L’épisode mythique du cheval de Troie est un exemple assez typique de déception. Le cheval de bois géant conçu par Epéios permet de dissimuler le groupe de combattants conduits pas Ulysse. Le grecque Sinon est laissé sur la plage et intoxique les Troyens pour les convaincre de faire entrer le cheval dans la ville. Les navires grecs font diversion en levant le siège et se regroupant derrière l’île voisine de Ténédos. Pour autant, jusqu’à l’époque moderne, la déception est essentiellement le fait du "génie" du chef militaire. Elle est rendue difficile par la dimension limitée du champ de bataille. La révolution industrielle, l’augmentation de la taille des armées, l’accroissement de la mobilité, l’avènement de la troisième dimension ainsi que les premiers pas des technologies de l’information offrent l’opportunité de synchroniser les opérations de déception sur des fronts entiers, voire jusqu’au niveau stratégique, ce qui était jusqu’alors impossible.

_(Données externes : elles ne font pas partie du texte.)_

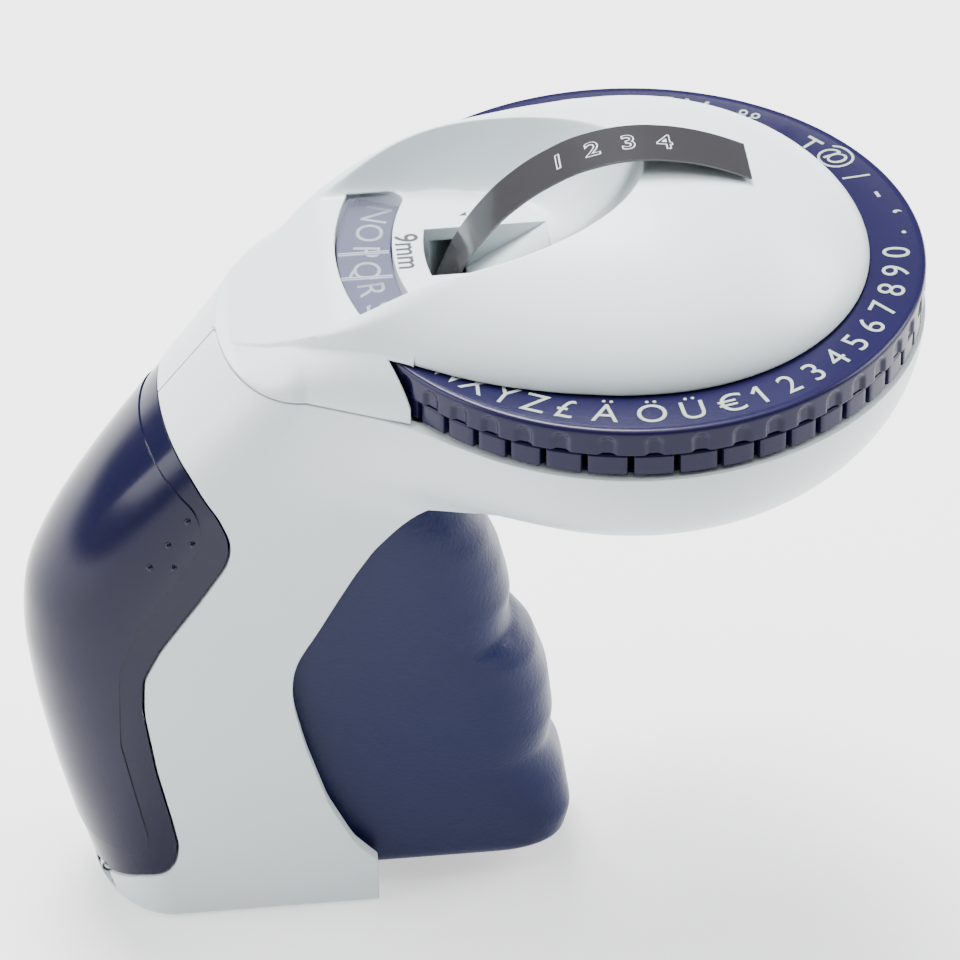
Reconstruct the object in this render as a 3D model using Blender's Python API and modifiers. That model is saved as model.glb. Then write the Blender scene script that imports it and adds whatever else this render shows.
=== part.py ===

C’est ainsi que la déception est institutionnalisée, fait son entrée dans les états-majors et que le terme prend son sens actuel. Ainsi, et par différence avec la ruse, une opération de déception implique une combinaison d’actions planifiées et coordonnées visant à tromper le chef ou à tout le moins le système de commandement de l’ennemi.